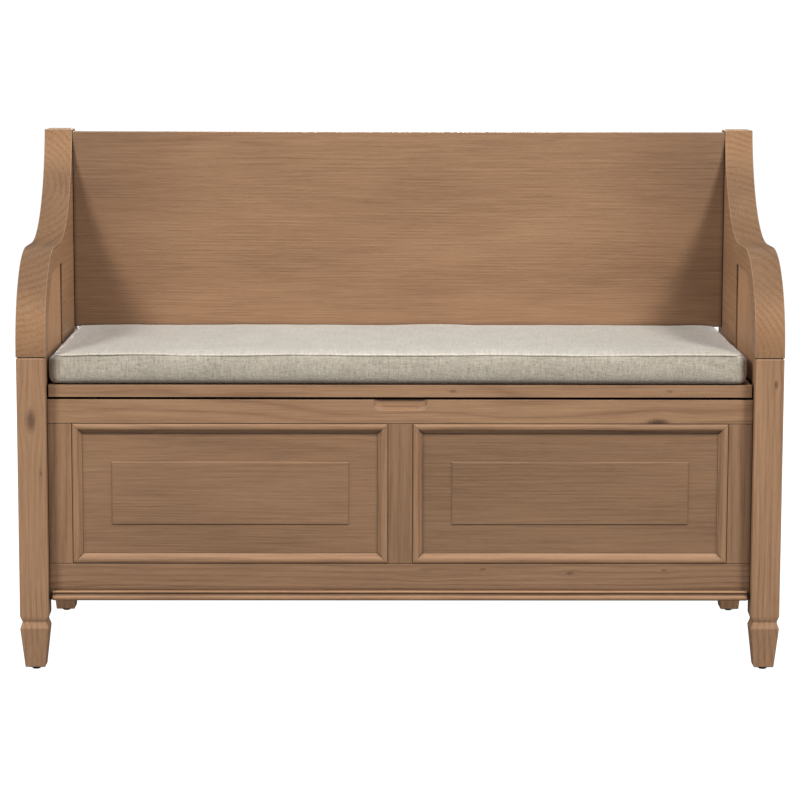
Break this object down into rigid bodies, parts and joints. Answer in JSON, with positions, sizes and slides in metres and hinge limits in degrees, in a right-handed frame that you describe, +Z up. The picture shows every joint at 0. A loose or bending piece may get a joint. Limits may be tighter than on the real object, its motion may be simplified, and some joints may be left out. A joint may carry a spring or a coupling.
{
  "type": "storage bench",
  "caption": "Wooden storage bench with S-curved arms, a panelled chest, a hinged seat lid and a boxed fabric cushion.",
  "frame": {"origin": "centre of the footprint, on the floor", "axes": "+X to the right as seen from the front, -Y to the front, +Z up"},
  "size_m": [1.07, 0.44, 0.745],
  "materials": {
    "wood": "satin lacquered pine with fine grain",
    "panel_wood": "satin lacquered wood panel with fine level grain",
    "fabric": "oatmeal plain weave",
    "steel": "zinc plated",
    "rubber": "matt black"
  },
  "bodies": {
    "frame": {"arm_left": "wood", "arm_panel_left": "wood", "arm_panel_right": "wood", "arm_right": "wood", "base_moulding": "wood", "chest_back_board": "panel_wood", "floor_board": "panel_wood", "floor_cleat_front": "wood", "floor_cleat_rear": "wood", "front_bottom_rail": "wood", "front_centre_stile": "wood", "front_glide_left": "rubber", "front_glide_right": "rubber", "front_leg_left": "wood", "front_leg_right": "wood", "front_panel_left": "panel_wood", "front_panel_right": "panel_wood", "front_stile_left": "wood", "front_stile_right": "wood", "front_top_rail": "wood", "hinge_fixed_leaf_left": "steel", "hinge_fixed_leaf_right": "steel", "hinge_fixed_screw_left_1": "steel", "hinge_fixed_screw_left_2": "steel", "hinge_fixed_screw_right_1": "steel", "hinge_fixed_screw_right_2": "steel", "hinge_pin_left": "steel", "hinge_pin_right": "steel", "lid_bumper_left": "rubber", "lid_bumper_right": "rubber", "panel_moulding_left_bottom": "wood", "panel_moulding_left_left": "wood", "panel_moulding_left_right": "wood", "panel_moulding_left_top": "wood", "panel_moulding_right_bottom": "wood", "panel_moulding_right_left": "wood", "panel_moulding_right_right": "wood", "panel_moulding_right_top": "wood", "rear_bottom_rail": "wood", "rear_glide_left": "rubber", "rear_glide_right": "rubber", "rear_leg_left": "wood", "rear_leg_right": "wood", "rear_seat_strip": "wood", "rear_top_rail": "wood", "seat_back_panel": "panel_wood", "side_bottom_rail_left": "wood", "side_bottom_rail_right": "wood", "side_panel_left": "wood", "side_panel_right": "wood", "side_top_rail_left": "wood", "side_top_rail_right": "wood"},
    "lid": {"hinge_lid_leaf_left": "steel", "hinge_lid_leaf_right": "steel", "hinge_lid_screw_left_1": "steel", "hinge_lid_screw_left_2": "steel", "hinge_lid_screw_right_1": "steel", "hinge_lid_screw_right_2": "steel", "seat_lid": "wood"},
    "cushion": {"cushion": "fabric"}
  },
  "joints": [
    {"name": "lid_hinge", "type": "hinge", "parent": "frame", "child": "lid", "pos_m": [0, 0.126, 0.4015], "axis": [-1, 0, 0], "range_deg": [0, 75]},
    {"name": "cushion_hinge", "type": "hinge", "parent": "frame", "child": "cushion", "pos_m": [0, 0.1655, 0.4505], "axis": [-1, 0, 0], "range_deg": [0, 75]}
  ],
  "couplings": [
    {"joint": "cushion_hinge", "follows": "lid_hinge", "ratio": 1}
  ]
}
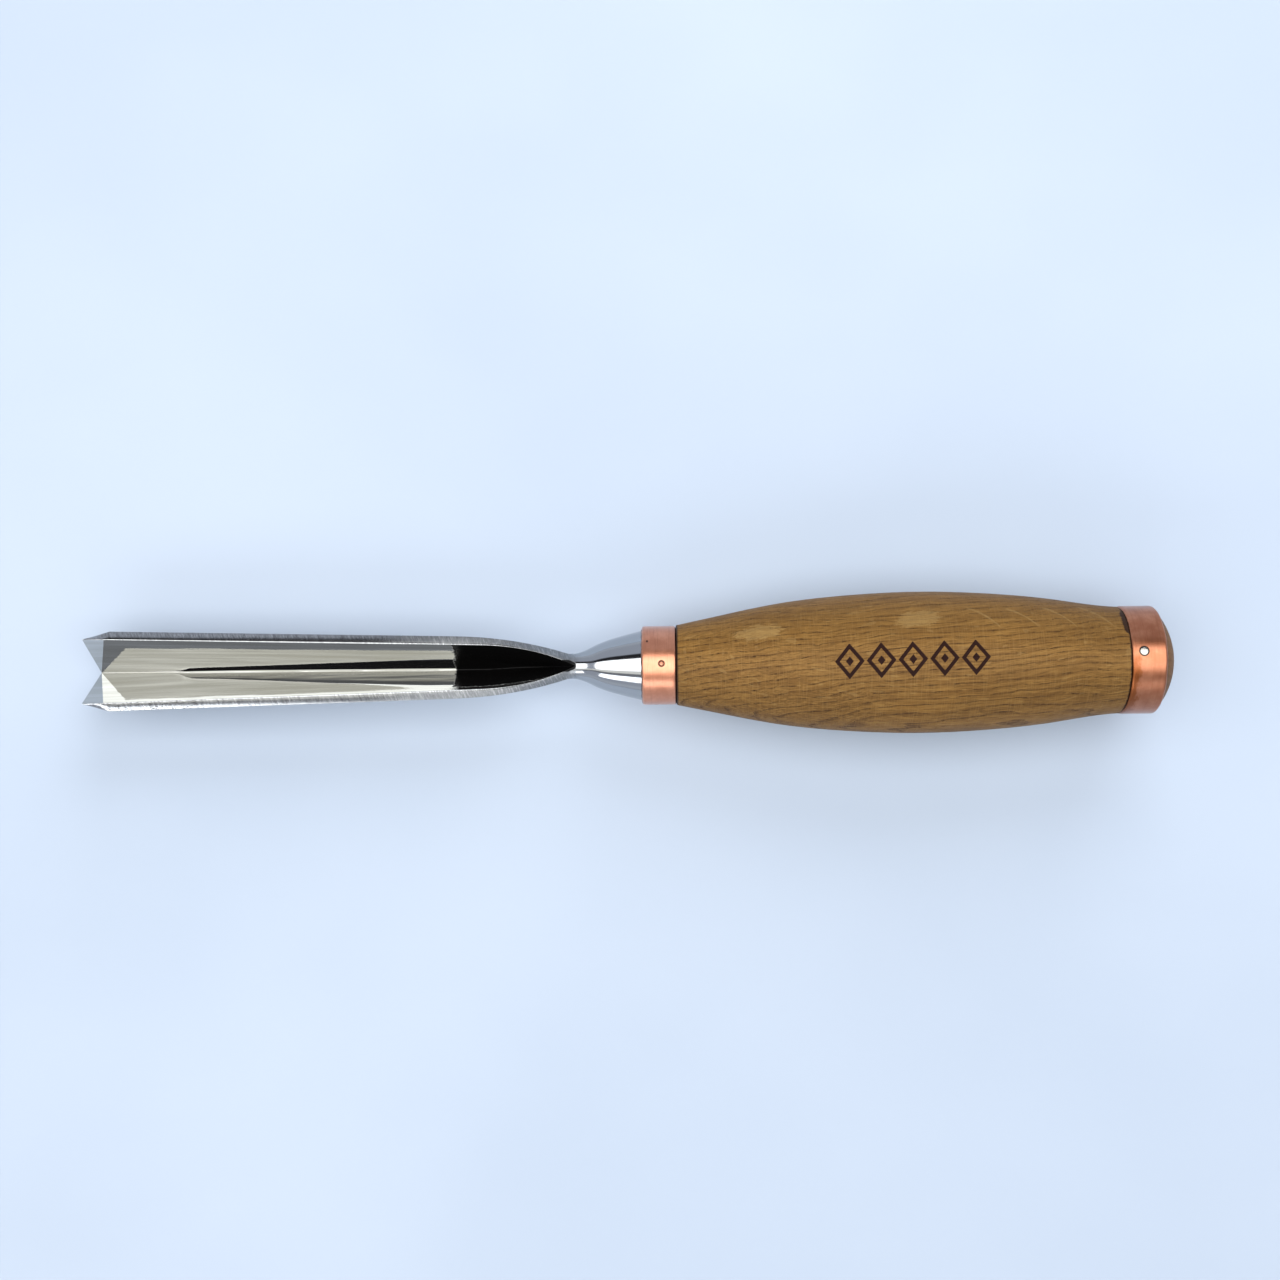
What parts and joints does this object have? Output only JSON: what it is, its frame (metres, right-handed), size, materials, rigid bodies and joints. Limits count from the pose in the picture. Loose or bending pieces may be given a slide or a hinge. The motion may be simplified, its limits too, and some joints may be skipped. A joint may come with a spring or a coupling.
{
  "type": "v gouge",
  "caption": "Mallet-struck V gouge (parting tool): polished 60 degree steel trough, flared bolster, turned oak handle with a copper ferrule and end hoop.",
  "frame": {"origin": "on the tool's axis at the middle of the front ferrule", "axes": "+X along the tool towards the butt, so the cutting edge is at -X; +Z out of the open trough; +Y to the right of a user who looks from the butt towards the edge with the trough up"},
  "size_m": [0.3036, 0.0394, 0.0394],
  "materials": {
    "polished_steel": "mirror polished, wing tops left coarse ground, black lacquer in the trough's run-out",
    "bright_steel": "bright drawn wire",
    "oak": "sanded and oiled, satin, with a burned ornament",
    "copper": "copper tube, brushed round, lightly tarnished",
    "cured_glue": "dark cured epoxy"
  },
  "bodies": {
    "root": {"blade": "polished_steel", "handle": "oak", "front_ferrule": "copper", "end_hoop": "copper", "ferrule_pin": "copper", "hoop_pin": "bright_steel", "tang_adhesive": "cured_glue"}
  },
  "joints": []
}
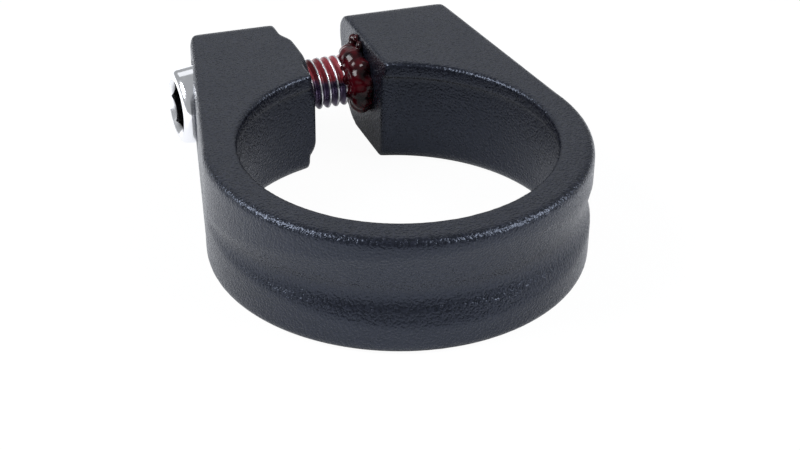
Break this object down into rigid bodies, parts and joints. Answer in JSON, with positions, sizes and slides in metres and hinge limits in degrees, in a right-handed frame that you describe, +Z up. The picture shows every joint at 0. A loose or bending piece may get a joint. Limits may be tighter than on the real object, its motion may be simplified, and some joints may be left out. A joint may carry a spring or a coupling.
{
  "type": "seatpost clamp",
  "caption": "Split ring collar with two ears and a socket-head bolt that draws them together to grip a seat tube round a seatpost.",
  "frame": {"origin": "on the ring axis, in the collar's middle plane", "axes": "+Z up along the ring axis towards the lip, +Y from the ring axis to the ears and the slot, X along the bolt with its head at -X"},
  "size_m": [0.0401, 0.0519, 0.0128],
  "materials": {
    "collar": "fine textured black powder coat over forged aluminium",
    "bolt": "bright nickel plated steel, plain rolled thread",
    "thread_lock": "glossy cured dark red compound"
  },
  "bodies": {
    "collar": {"collar": "collar", "thread_lock": "thread_lock"},
    "bolt": {"bolt": "bolt"}
  },
  "joints": [
    {"name": "bolt_turn", "type": "hinge", "parent": "collar", "child": "bolt", "pos_m": [0, 0.0244, 0.0007], "axis": [1, 0, 0], "continuous": true}
  ]
}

* Written exercise
Restate the whole listing exactly.

* Response to this task
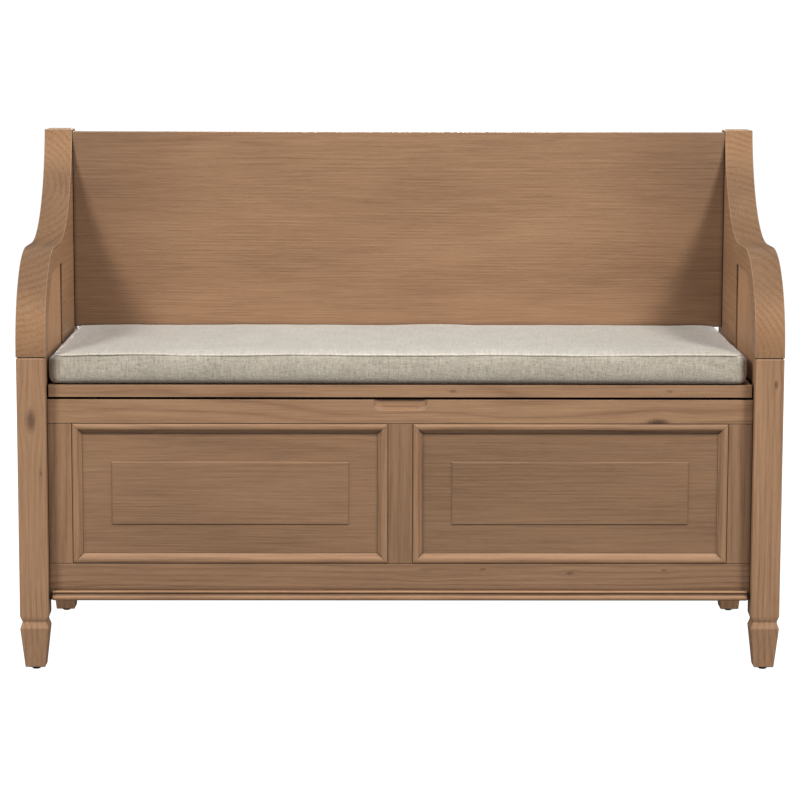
Break this object down into rigid bodies, parts and joints. Answer in JSON, with positions, sizes and slides in metres and hinge limits in degrees, in a right-handed frame that you describe, +Z up. The picture shows every joint at 0. A loose or bending piece may get a joint. Limits may be tighter than on the real object, its motion may be simplified, and some joints may be left out. A joint may carry a spring or a coupling.
{
  "type": "storage bench",
  "caption": "Wooden storage bench with S-curved arms, a panelled chest, a hinged seat lid and a boxed fabric cushion.",
  "frame": {"origin": "centre of the footprint, on the floor", "axes": "+X to the right as seen from the front, -Y to the front, +Z up"},
  "size_m": [1.07, 0.44, 0.745],
  "materials": {
    "wood": "satin lacquered pine with fine grain",
    "panel_wood": "satin lacquered wood panel with fine level grain",
    "fabric": "oatmeal plain weave",
    "steel": "zinc plated",
    "rubber": "matt black"
  },
  "bodies": {
    "frame": {"arm_left": "wood", "arm_panel_left": "wood", "arm_panel_right": "wood", "arm_right": "wood", "base_moulding": "wood", "chest_back_board": "panel_wood", "floor_board": "panel_wood", "floor_cleat_front": "wood", "floor_cleat_rear": "wood", "front_bottom_rail": "wood", "front_centre_stile": "wood", "front_glide_left": "rubber", "front_glide_right": "rubber", "front_leg_left": "wood", "front_leg_right": "wood", "front_panel_left": "panel_wood", "front_panel_right": "panel_wood", "front_stile_left": "wood", "front_stile_right": "wood", "front_top_rail": "wood", "hinge_fixed_leaf_left": "steel", "hinge_fixed_leaf_right": "steel", "hinge_fixed_screw_left_1": "steel", "hinge_fixed_screw_left_2": "steel", "hinge_fixed_screw_right_1": "steel", "hinge_fixed_screw_right_2": "steel", "hinge_pin_left": "steel", "hinge_pin_right": "steel", "lid_bumper_left": "rubber", "lid_bumper_right": "rubber", "panel_moulding_left_bottom": "wood", "panel_moulding_left_left": "wood", "panel_moulding_left_right": "wood", "panel_moulding_left_top": "wood", "panel_moulding_right_bottom": "wood", "panel_moulding_right_left": "wood", "panel_moulding_right_right": "wood", "panel_moulding_right_top": "wood", "rear_bottom_rail": "wood", "rear_glide_left": "rubber", "rear_glide_right": "rubber", "rear_leg_left": "wood", "rear_leg_right": "wood", "rear_seat_strip": "wood", "rear_top_rail": "wood", "seat_back_panel": "panel_wood", "side_bottom_rail_left": "wood", "side_bottom_rail_right": "wood", "side_panel_left": "wood", "side_panel_right": "wood", "side_top_rail_left": "wood", "side_top_rail_right": "wood"},
    "lid": {"hinge_lid_leaf_left": "steel", "hinge_lid_leaf_right": "steel", "hinge_lid_screw_left_1": "steel", "hinge_lid_screw_left_2": "steel", "hinge_lid_screw_right_1": "steel", "hinge_lid_screw_right_2": "steel", "seat_lid": "wood"},
    "cushion": {"cushion": "fabric"}
  },
  "joints": [
    {"name": "lid_hinge", "type": "hinge", "parent": "frame", "child": "lid", "pos_m": [0, 0.126, 0.4015], "axis": [-1, 0, 0], "range_deg": [0, 75]},
    {"name": "cushion_hinge", "type": "hinge", "parent": "frame", "child": "cushion", "pos_m": [0, 0.1655, 0.4505], "axis": [-1, 0, 0], "range_deg": [0, 75]}
  ],
  "couplings": [
    {"joint": "cushion_hinge", "follows": "lid_hinge", "ratio": 1}
  ]
}
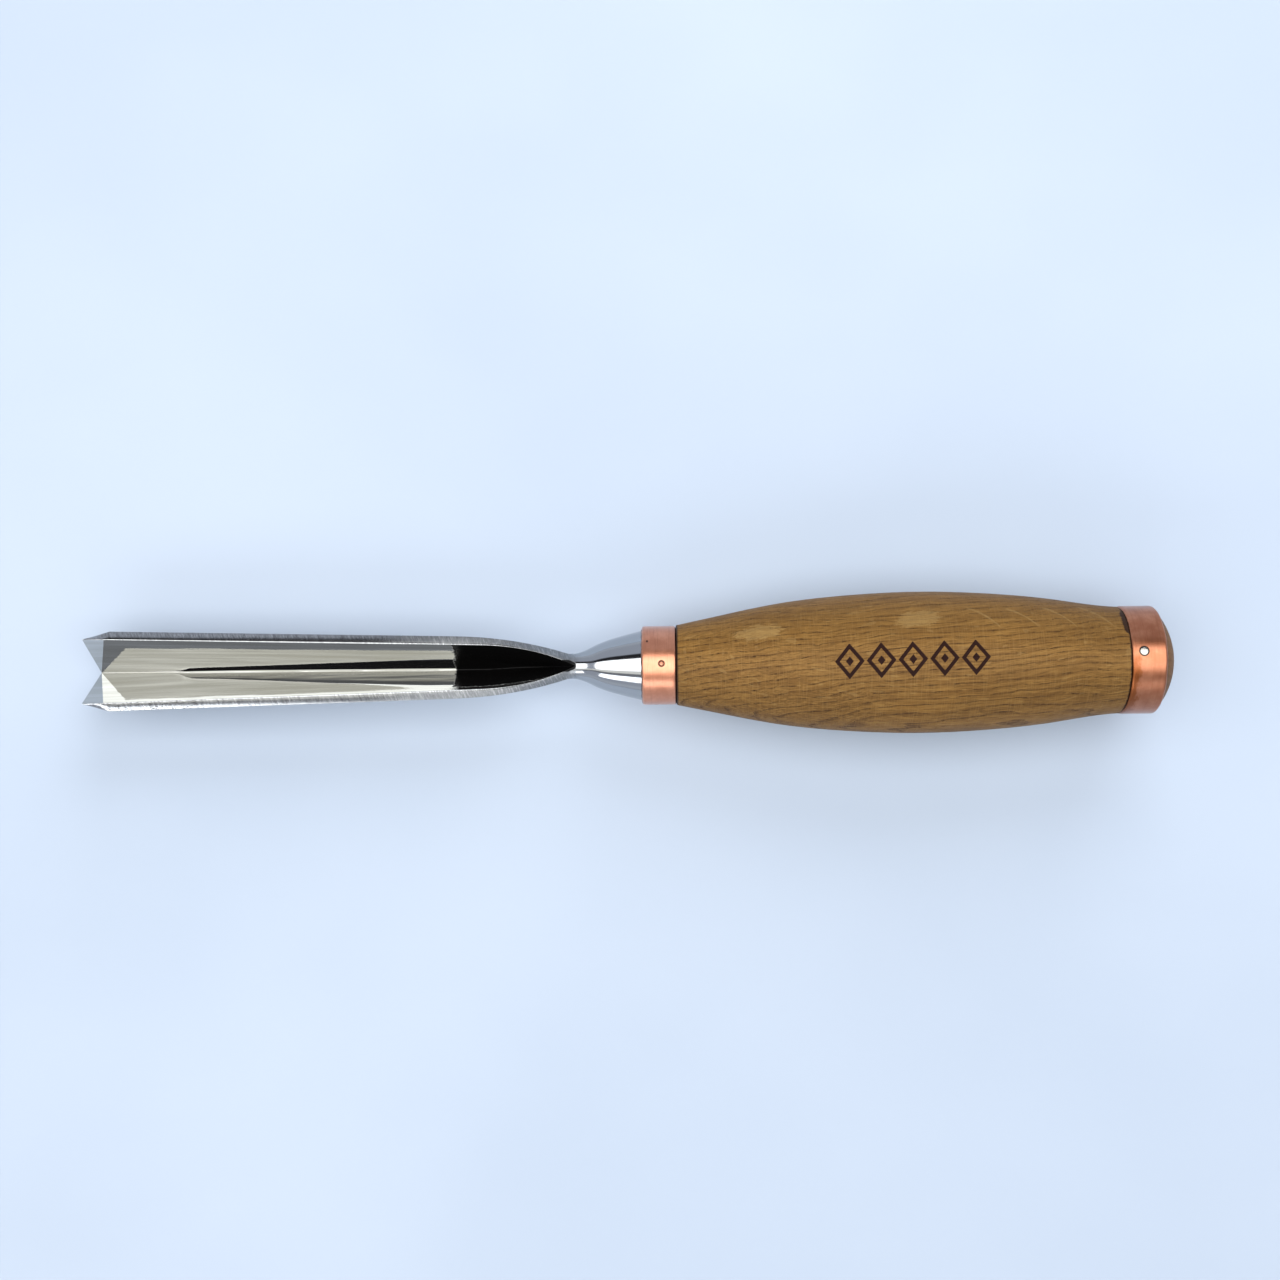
What parts and joints does this object have? Output only JSON: what it is, its frame (metres, right-handed), size, materials, rigid bodies and joints. Limits count from the pose in the picture. Loose or bending pieces may be given a slide or a hinge. The motion may be simplified, its limits too, and some joints may be skipped. A joint may come with a spring or a coupling.
{
  "type": "v gouge",
  "caption": "Mallet-struck V gouge (parting tool): polished 60 degree steel trough, flared bolster, turned oak handle with a copper ferrule and end hoop.",
  "frame": {"origin": "on the tool's axis at the middle of the front ferrule", "axes": "+X along the tool towards the butt, so the cutting edge is at -X; +Z out of the open trough; +Y to the right of a user who looks from the butt towards the edge with the trough up"},
  "size_m": [0.3036, 0.0394, 0.0394],
  "materials": {
    "polished_steel": "mirror polished, wing tops left coarse ground, black lacquer in the trough's run-out",
    "bright_steel": "bright drawn wire",
    "oak": "sanded and oiled, satin, with a burned ornament",
    "copper": "copper tube, brushed round, lightly tarnished",
    "cured_glue": "dark cured epoxy"
  },
  "bodies": {
    "root": {"blade": "polished_steel", "handle": "oak", "front_ferrule": "copper", "end_hoop": "copper", "ferrule_pin": "copper", "hoop_pin": "bright_steel", "tang_adhesive": "cured_glue"}
  },
  "joints": []
}
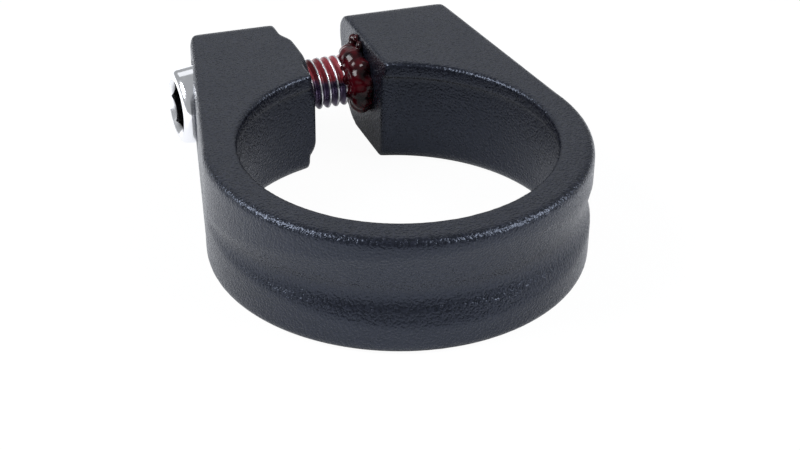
Break this object down into rigid bodies, parts and joints. Answer in JSON, with positions, sizes and slides in metres and hinge limits in degrees, in a right-handed frame that you describe, +Z up. The picture shows every joint at 0. A loose or bending piece may get a joint. Limits may be tighter than on the real object, its motion may be simplified, and some joints may be left out. A joint may carry a spring or a coupling.
{
  "type": "seatpost clamp",
  "caption": "Split ring collar with two ears and a socket-head bolt that draws them together to grip a seat tube round a seatpost.",
  "frame": {"origin": "on the ring axis, in the collar's middle plane", "axes": "+Z up along the ring axis towards the lip, +Y from the ring axis to the ears and the slot, X along the bolt with its head at -X"},
  "size_m": [0.0401, 0.0519, 0.0128],
  "materials": {
    "collar": "fine textured black powder coat over forged aluminium",
    "bolt": "bright nickel plated steel, plain rolled thread",
    "thread_lock": "glossy cured dark red compound"
  },
  "bodies": {
    "collar": {"collar": "collar", "thread_lock": "thread_lock"},
    "bolt": {"bolt": "bolt"}
  },
  "joints": [
    {"name": "bolt_turn", "type": "hinge", "parent": "collar", "child": "bolt", "pos_m": [0, 0.0244, 0.0007], "axis": [1, 0, 0], "continuous": true}
  ]
}